Indeed, prices are nowhere near the high of two years ago, making the area more enticing than other upscale neighborhoods like Park Slope or Williamsburg. According to Ryan Condren, the managing director of the Brooklyn retail leasing team at CPEX Real Estate, spaces can be found for as little as $65 per square foot. And, of course, the charm of the street itself continues to be a draw. “Operators see the value of being surrounded by some of the most desirable neighborhoods with great public transportation and strong co-tenancy,” said Condren.

The best may yet be to come. Food Network star Anne Burrell and her partner Phil Casaceli (he of the beloved Daddy-O’s at 44 Bedford Street in the West Village) will soon open Phil & Anne’s Good Time Lounge at 196 Smith Street (in the former home of Char No. 4). The menu will feature Italian-inflected Mediterranean cuisine, seat 85 people and will be sure to attract fans of The Next Iron Chef contestant.

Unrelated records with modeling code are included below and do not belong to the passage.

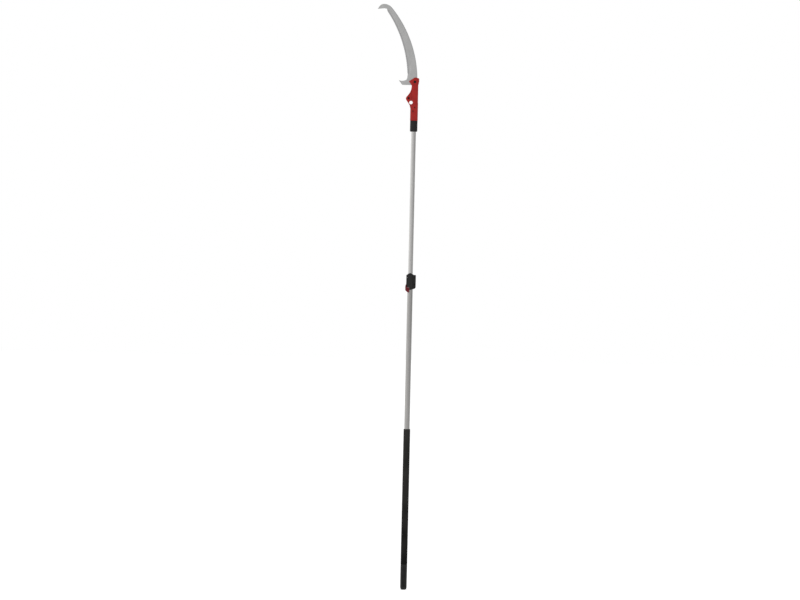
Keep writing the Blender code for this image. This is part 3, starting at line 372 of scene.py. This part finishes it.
def ground_steel(name):
    """The blade: fine grain along its curve, and bands ground across it at the teeth and spine,
    darker partly from their grinding and partly from painted shade.
    """
    made, nodes, sockets = new_material(name, {"Metallic": 1.0})
    x, z, spine_reach = from_centre(nodes, blade_point(0, SPINE_RADIUS))
    along = nodes.math("MULTIPLY", nodes.math("ARCTAN2", z, x), SPINE_RADIUS)
    inside = nodes.math("SUBTRACT", SPINE_RADIUS, spine_reach)
    curved = nodes.add("CombineXYZ", {"X": along, "Y": inside}).outputs["Vector"]

    places = [TEETH_START + TEETH_LENGTH * share for share in (0, 0.5, 1)]
    tips = [blade_point(place, width) for place, width in zip(places, BLADE_WIDTHS)]
    edge_centre, edge_radius = circle_through(*tips)
    teeth_reach = from_centre(nodes, edge_centre)[2]
    from_teeth = nodes.math("SUBTRACT", teeth_reach, edge_radius)

    teeth_end = TEETH_START + TEETH_LENGTH
    above_heel = nodes.spread(along, TEETH_START - TOOTH_BAND_HEEL_FADE, TEETH_START)
    below_tip = nodes.spread(along, teeth_end, teeth_end - TOOTH_BAND_TIP_FADE)
    teeth = nodes.within(from_teeth, TOOTH_BAND, TOOTH_BAND_BLUR)
    teeth = nodes.math("MULTIPLY", teeth, nodes.math("MULTIPLY", above_heel, below_tip))
    spine = nodes.within(inside, SPINE_BAND, SPINE_BAND_BLUR)
    band = nodes.math("MAXIMUM", teeth, nodes.math("MULTIPLY", spine, 0.7))

    grain = nodes.noise(1500, (0.015, 1, 1), detail=4, rough=0.65, place=curved)
    cross = nodes.noise(2200, (1, 0.03, 1), detail=3, rough=0.6, place=curved)
    cloud = nodes.noise(26, (0.6, 1, 1), detail=5, rough=0.6, place=curved)
    sap = nodes.noise(85, (0.5, 1, 1), detail=6, rough=0.7, place=curved)
    sap = nodes.spread(sap, 0.60, 0.74)
    body = nodes.mix(nodes.spread(cloud, 0.3, 0.7), srgb(195, 195, 194), srgb(209, 209, 208))
    body = nodes.mix(nodes.spread(grain, 0.35, 0.65, 0.0, 0.35), body, srgb(183, 183, 183))
    # The bands' darker colour is partly their cross-ground finish and partly painted shade,
    # standing for the light their tilted bevels lose.
    ground_finish_and_shade = nodes.mix(nodes.spread(cross, 0.35, 0.65), srgb(169, 169, 170), srgb(190, 190, 190))
    colour = nodes.mix(band, body, ground_finish_and_shade)
    colour = nodes.mix(nodes.math("MULTIPLY", sap, 0.16), colour, srgb(150, 146, 138))
    nodes.feed(sockets["Base Color"], colour)
    lines = nodes.mix(band, grain, cross)
    rough = nodes.math("MULTIPLY_ADD", band, 0.06, nodes.spread(lines, 0.3, 0.7, 0.26, 0.38))
    nodes.feed(sockets["Roughness"], nodes.math("MULTIPLY_ADD", sap, 0.08, rough))
    rounded_normal = nodes.edge(0.0002)[0]
    step = nodes.bump(nodes.math("SUBTRACT", 1.0, teeth), 0.00006, rounded_normal)
    nodes.feed(sockets["Normal"], nodes.bump(lines, FINE_RELIEF, step))
    return made


MATERIALS = {
    "aluminium": drawn_aluminium("drawn_aluminium", srgb(208, 207, 205), srgb(197, 196, 194)),
    "blade_steel": ground_steel("ground_steel"),
    "bright_steel": plated_steel("zinc_steel", srgb(176, 176, 172), srgb(150, 150, 147)),
    "black_steel": plated_steel(
        "black_oxide", srgb(38, 34, 34), srgb(24, 21, 21), rough=(0.34, 0.5), metallic=0.7
    ),
    "red_plastic": moulded_plastic(
        "red_plastic", srgb(171, 36, 30), srgb(155, 30, 27), srgb(190, 84, 74)
    ),
    "dark_red_plastic": moulded_plastic(
        "dark_red_plastic", srgb(107, 22, 34), srgb(91, 18, 28), srgb(146, 68, 75)
    ),
    "black_plastic": moulded_plastic(
        "black_plastic", srgb(38, 38, 37), srgb(30, 30, 30), srgb(80, 80, 79), rough=(0.52, 0.68)
    ),
    "black_rubber": foam_rubber("foam_rubber", srgb(51, 50, 48), srgb(16, 16, 15)),
}
OUTER_ALUMINIUM = drawn_aluminium("outer_aluminium", srgb(182, 180, 178), srgb(171, 170, 168))


def in_scene(name, data):
    """A new object in the scene, which holds this mesh, camera or light."""
    obj = bpy.data.objects.new(name, data)
    bpy.context.scene.collection.objects.link(obj)
    return obj


def new_piece(name, mesh, node, material=None):
    """A piece that stands for a CAD node, and takes its body and its material slot."""
    mesh.shade_smooth()
    mesh.set_sharp_from_angle(angle=PIECE_SMOOTH_ANGLE)
    mesh.materials.clear()
    mesh.materials.append(material or MATERIALS[SLOT_OF[node]])
    piece = in_scene(name, mesh)
    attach(piece, BODY_OF[node])
    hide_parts(node)


def mesh_of(name, solid):
    bmesh.ops.recalc_face_normals(solid, faces=solid.faces)
    mesh = bpy.data.meshes.new(name)
    solid.to_mesh(mesh)
    solid.free()
    return mesh


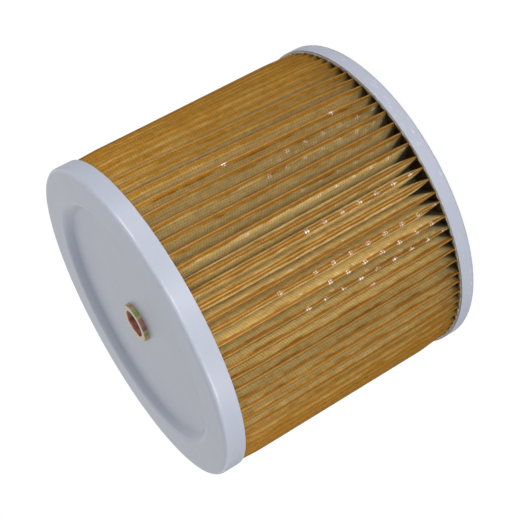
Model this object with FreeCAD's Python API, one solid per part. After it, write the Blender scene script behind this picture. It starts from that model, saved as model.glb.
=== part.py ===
"""Hydraulic suction strainer: a pleated wire-mesh pack on a perforated tube, between two pressed end caps.

The strainer stands on the seal of its open end, with the closed end and its bush on top.
The origin is at the centre of the seal's lower face, +Z runs along the axis, and sizes are in millimetres.
Oil enters through the pleats from outside, passes the tube's holes and leaves through the open end.
"""
import FreeCAD, Part
import math
import os

os.makedirs("parts", exist_ok=True)

# Overall sizes
cap_diameter = 150.0
body_length = 129.6
cap_sheet = 0.8
edge_bend = 1.8

# Closed end cap
closed_skirt = 9.3
dish_depth = 3.4
dish_wall_angle = 45.0
dish_shoulder_bend = 3.5
dish_corner_bend = 0.4
dish_inside_tube = 2.0

# Open end cap
open_skirt = 7.2
collar_bore_diameter = 111.6
collar_height = 7.0

# Seal of the open end
seal_thickness = 3.0
seal_width = 7.0
seal_setback = 1.0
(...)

As for those still mourning the loss of The Grocery, well, there’s good news and bad news. The bad: No, they’re not planning on reopening (although they do hold spur-of-the-moment pop-up meals like a pancake breakfast this past New Year’s). But, as owners of the building, they are looking for intrepid tenants to take over the erstwhile Grocery space. “Everything we have is in that property,” said Sharon Pachter, who owns 288 Smith Street with husband Charles Kiely. “We want to be really careful about finding the right tenant.” For the couple, it’s not just about finding an income stream, but preserving the community. “How [can we] satisfy our own needs for rent but also figure out a number that’s sustainable for whatever that small business is?” Pachter said.

As long-term residents of Smith Street, the couple remains very protective of the unique atmosphere of the corridor. “I’m hoping that the neighborhood continues to grow,” Kiely said. “And I hope that landlords will be reasonable when structuring a lease, so that we continue to get small businesses.”

To be sure, there are still vacant storefronts on Smith Street (14 according to CoStar Group) and fears of gentrifying banks and big-box stores run through the community. But on a chilly weekday afternoon, as diners nibbled on croissants at Bien Cuit and passersby gazed approvingly at the soon-to-open exterior of Phil & Anne’s, it was a scene of promise, not despair.